The Minnesota Supreme Court (not to be confused with the proverbial kangaroo court or the Supreme Soviet) recently ruled that the interior of a vehicle is a “public place” if it is driven on public roads.

According to KARE:

ST PAUL, Minn. — The Minnesota Supreme Court ruled the inside of a motor vehicle on public roadways is a public space. 

The ruling comes almost three years after a man was pulled over, at which time a deputy found a BB gun under the driver's seat. The man did not have a permit to carry, and was charged with carrying a firearm in a public place. 

Say what?!

This, in a case involving a criminal charge over a BB gun found under a driver’s seat, after a Ramsey County sheriff’s deputy arrested the driver on suspicion of stealing a catalytic converter in May of 2022.

In Minnesota, carrying a BB gun in a public space is a gross misdemeanor.

“But, wait,” you yell, “a person’s privately owned vehicle isn’t a public space.”

Great point, one that is inarguable Constitutionally.
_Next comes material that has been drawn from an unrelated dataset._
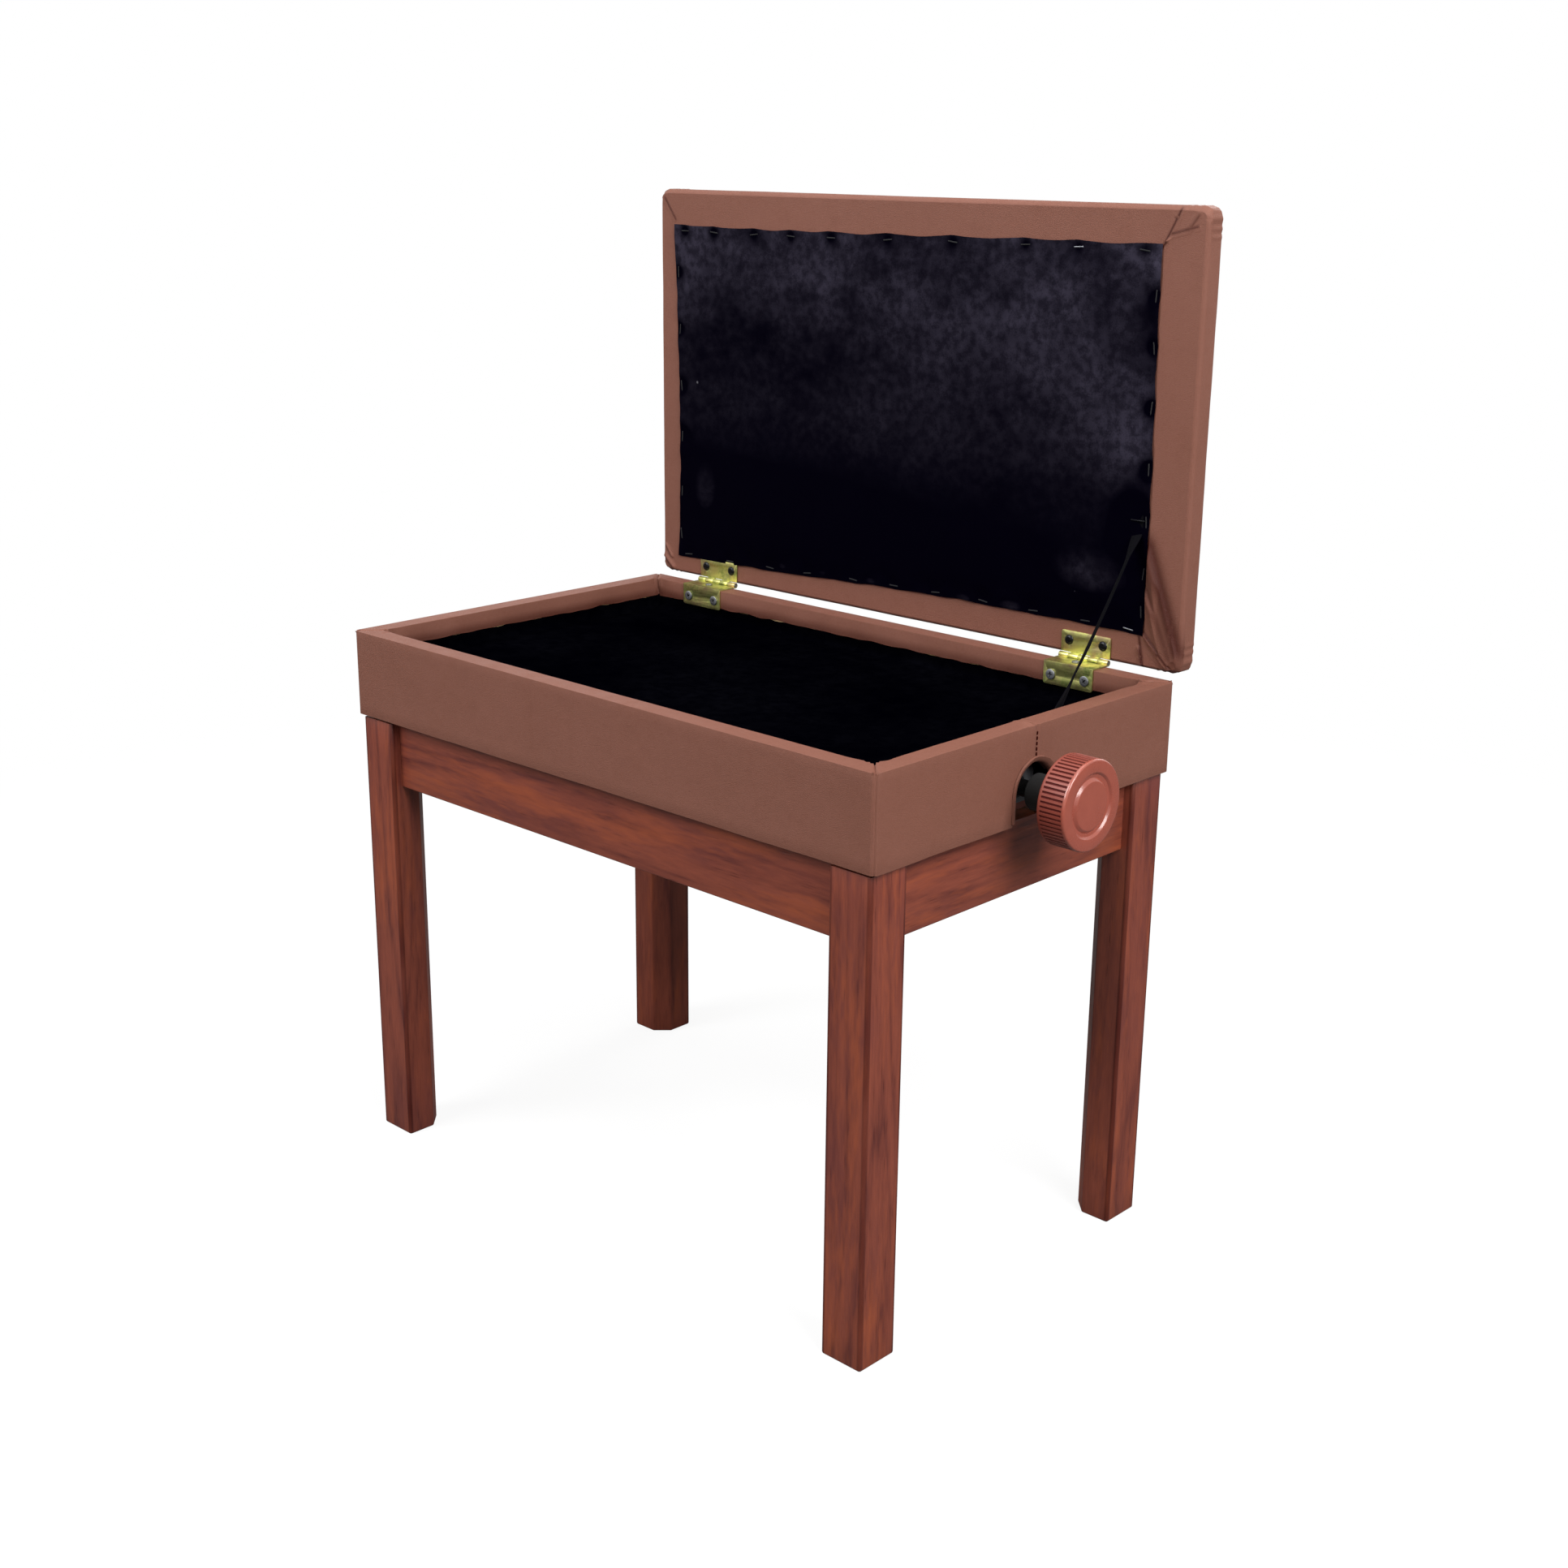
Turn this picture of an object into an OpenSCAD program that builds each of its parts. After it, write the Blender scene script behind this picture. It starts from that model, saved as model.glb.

Proving, yet again, that God has an impeccable sense of humor -- the driver’s name is Kyaw Be Bee.

So, in a very real sense, the item in question was Be Bee’s gun. Be Bee’s BB gun. Be Bee, 36, was charged because he “did not have a permit to carry a firearm in public.”

A BB gun is not considered by sane folks to be a “firearm,” which is likely why I — and so many other kids — once got one for Christmas as a youth.

According to the Minnesota 'Red Star' Star Tribune:

The case was initially dismissed in Ramsey County District Court due to lack of probable cause when Judge Leonardo Castro ruled that state law did not clearly define the interior of a privately owned car as a public place. A Minnesota Court of Appeals panel reversed that decision. Bee appealed to the state Supreme Court, which agreed with the Court of Appeals.

So, the Supreme Court of the great and sovereign state of Minnesota ruled that the inside of one’s vehicle, when on public roads, is to be considered a “public space.” This is, of course, a patently absurd ruling that is certainly destined to make its way to the U.S. Supreme Court.

This is an unbleepingbelievable decision.

If one’s privately owned personal vehicle is public space simply because it is traveling through a public space, then one’s own insides are a public space, too.

“We’re going to have to operate, might be something in your gut.”

But that’s different, you say.

No, it isn’t.

Not really.

And, with that ruling as precedent, it wouldn’t matter what you might be carrying/hiding. If you are walking through a grocery store, your purse or wallet would be considered a “public space.”

This is B, as in ‘B,’ and S, as in ‘S.’ And it is akin to people being arrested for praying inside their own houses.

And it is part and parcel with DOGE’s fight to rein in the scope and power of government. The power we have ceded over many decades must be returned to us … or we sentence our progeny to eternal servitude and serfdom.